> Directions for this task: Repeat verbatim, and only, the lines of the data below, beginning at the line that contains "Write the FreeCAD" and stopping after the line that contains "as separate parts.".

* BEGIN *

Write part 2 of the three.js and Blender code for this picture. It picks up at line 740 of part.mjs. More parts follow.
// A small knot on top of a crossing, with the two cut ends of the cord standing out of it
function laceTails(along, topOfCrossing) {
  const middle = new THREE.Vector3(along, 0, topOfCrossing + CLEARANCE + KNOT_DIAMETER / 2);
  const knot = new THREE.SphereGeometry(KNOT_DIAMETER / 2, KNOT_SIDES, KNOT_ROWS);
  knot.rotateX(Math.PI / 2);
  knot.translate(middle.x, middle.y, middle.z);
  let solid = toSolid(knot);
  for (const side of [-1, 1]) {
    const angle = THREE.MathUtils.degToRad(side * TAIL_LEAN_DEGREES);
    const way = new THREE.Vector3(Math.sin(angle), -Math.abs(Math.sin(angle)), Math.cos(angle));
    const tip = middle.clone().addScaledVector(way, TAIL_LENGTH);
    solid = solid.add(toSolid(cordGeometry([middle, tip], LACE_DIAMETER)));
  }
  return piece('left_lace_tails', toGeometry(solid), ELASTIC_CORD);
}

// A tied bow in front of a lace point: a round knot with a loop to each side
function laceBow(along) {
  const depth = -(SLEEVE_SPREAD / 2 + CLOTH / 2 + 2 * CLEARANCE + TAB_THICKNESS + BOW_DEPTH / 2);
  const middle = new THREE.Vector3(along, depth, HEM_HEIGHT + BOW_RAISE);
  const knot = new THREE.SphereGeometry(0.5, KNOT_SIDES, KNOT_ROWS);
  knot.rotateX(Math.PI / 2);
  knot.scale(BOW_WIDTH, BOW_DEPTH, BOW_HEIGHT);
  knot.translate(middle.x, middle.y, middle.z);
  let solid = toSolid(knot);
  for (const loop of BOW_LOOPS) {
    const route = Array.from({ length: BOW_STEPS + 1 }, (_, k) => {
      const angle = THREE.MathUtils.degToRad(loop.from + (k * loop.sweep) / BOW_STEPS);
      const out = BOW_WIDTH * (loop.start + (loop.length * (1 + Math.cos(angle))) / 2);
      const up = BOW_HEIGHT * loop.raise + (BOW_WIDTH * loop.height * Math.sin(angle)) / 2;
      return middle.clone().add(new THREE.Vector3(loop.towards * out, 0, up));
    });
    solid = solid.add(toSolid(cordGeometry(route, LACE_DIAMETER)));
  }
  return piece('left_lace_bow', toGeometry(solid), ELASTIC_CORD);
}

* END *
* BEGIN *

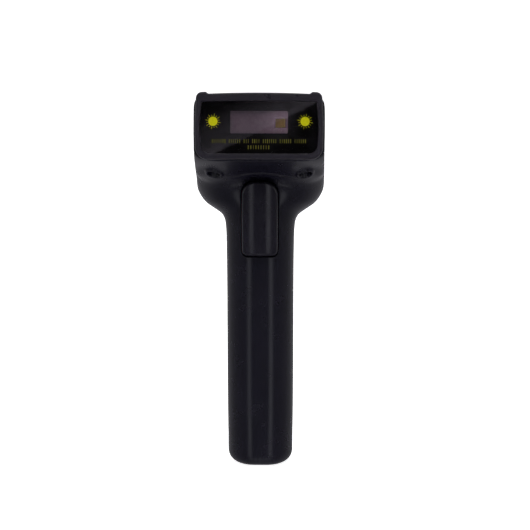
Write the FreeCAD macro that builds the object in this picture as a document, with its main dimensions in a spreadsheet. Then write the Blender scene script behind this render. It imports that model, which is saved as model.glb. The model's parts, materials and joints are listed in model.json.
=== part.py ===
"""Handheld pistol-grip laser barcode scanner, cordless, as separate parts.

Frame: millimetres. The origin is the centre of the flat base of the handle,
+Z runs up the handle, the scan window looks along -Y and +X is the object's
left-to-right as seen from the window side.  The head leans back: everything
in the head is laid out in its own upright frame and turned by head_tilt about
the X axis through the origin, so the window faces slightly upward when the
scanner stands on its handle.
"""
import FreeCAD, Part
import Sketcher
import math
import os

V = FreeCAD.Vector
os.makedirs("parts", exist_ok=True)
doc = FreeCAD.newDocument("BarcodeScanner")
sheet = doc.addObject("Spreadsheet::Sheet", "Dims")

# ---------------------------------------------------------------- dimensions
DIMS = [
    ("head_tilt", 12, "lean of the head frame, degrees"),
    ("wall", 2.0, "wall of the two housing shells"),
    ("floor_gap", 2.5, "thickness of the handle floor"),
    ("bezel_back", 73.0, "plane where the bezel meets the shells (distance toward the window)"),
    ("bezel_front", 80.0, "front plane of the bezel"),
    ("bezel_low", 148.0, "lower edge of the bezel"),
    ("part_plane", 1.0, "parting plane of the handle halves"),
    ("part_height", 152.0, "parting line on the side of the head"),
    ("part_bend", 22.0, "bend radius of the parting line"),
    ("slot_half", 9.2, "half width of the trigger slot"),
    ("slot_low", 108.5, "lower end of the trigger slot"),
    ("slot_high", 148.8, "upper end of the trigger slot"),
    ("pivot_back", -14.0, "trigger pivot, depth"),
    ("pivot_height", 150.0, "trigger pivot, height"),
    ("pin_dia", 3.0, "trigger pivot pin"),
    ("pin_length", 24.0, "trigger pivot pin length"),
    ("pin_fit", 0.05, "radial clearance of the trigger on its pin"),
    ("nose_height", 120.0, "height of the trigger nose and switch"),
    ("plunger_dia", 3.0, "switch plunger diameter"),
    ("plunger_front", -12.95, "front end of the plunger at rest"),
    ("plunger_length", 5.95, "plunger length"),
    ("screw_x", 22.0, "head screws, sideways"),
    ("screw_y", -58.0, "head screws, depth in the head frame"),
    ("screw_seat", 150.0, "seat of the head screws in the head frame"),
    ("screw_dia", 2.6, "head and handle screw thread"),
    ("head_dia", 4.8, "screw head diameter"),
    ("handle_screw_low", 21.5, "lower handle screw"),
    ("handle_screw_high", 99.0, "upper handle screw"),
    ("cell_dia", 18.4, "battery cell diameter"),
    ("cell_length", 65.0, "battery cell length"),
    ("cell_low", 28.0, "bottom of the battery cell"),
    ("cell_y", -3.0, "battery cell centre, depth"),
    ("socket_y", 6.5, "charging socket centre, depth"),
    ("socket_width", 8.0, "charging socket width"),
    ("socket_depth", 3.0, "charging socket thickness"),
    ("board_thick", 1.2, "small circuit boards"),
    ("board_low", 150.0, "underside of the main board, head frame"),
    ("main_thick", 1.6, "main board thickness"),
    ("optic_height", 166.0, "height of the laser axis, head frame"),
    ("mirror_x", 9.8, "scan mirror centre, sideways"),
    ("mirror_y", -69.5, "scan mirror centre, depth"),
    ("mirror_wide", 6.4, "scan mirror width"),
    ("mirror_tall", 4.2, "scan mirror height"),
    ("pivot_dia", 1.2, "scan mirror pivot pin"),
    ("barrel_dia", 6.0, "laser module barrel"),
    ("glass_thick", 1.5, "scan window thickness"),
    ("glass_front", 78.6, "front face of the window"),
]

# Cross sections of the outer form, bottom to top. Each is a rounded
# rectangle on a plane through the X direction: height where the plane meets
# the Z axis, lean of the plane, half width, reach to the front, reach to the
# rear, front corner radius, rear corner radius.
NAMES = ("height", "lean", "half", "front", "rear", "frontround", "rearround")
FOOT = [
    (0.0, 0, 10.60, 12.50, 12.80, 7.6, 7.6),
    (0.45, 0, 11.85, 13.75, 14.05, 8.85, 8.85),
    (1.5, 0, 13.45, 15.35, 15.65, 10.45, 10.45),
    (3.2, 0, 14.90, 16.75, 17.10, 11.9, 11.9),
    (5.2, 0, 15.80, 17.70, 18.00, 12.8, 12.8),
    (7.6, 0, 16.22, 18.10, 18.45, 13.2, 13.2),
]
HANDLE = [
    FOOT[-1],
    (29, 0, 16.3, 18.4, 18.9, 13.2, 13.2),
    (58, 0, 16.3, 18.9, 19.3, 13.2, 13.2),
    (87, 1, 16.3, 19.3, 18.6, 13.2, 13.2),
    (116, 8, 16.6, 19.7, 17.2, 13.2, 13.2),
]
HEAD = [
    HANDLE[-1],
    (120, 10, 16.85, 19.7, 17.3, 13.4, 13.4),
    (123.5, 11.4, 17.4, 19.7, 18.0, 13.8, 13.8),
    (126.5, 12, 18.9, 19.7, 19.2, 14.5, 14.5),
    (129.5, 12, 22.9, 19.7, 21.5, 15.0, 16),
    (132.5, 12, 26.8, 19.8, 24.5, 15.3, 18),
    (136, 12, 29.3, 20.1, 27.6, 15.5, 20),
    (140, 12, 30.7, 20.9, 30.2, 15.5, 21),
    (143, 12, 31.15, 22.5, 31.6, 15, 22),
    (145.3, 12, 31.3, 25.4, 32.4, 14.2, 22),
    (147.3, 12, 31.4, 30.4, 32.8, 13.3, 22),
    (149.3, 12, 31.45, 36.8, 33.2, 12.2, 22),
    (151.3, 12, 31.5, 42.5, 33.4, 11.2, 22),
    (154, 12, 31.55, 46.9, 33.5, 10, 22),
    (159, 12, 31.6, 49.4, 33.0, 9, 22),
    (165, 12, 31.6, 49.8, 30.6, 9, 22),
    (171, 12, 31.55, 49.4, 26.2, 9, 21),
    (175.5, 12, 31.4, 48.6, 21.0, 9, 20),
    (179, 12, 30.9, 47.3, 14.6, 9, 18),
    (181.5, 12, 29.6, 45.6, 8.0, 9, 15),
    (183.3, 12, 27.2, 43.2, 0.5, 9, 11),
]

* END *

> Solution to the exercise:
Write the FreeCAD macro that builds the object in this picture as a document, with its main dimensions in a spreadsheet. Then write the Blender scene script behind this render. It imports that model, which is saved as model.glb. The model's parts, materials and joints are listed in model.json.
=== part.py ===
"""Handheld pistol-grip laser barcode scanner, cordless, as separate parts.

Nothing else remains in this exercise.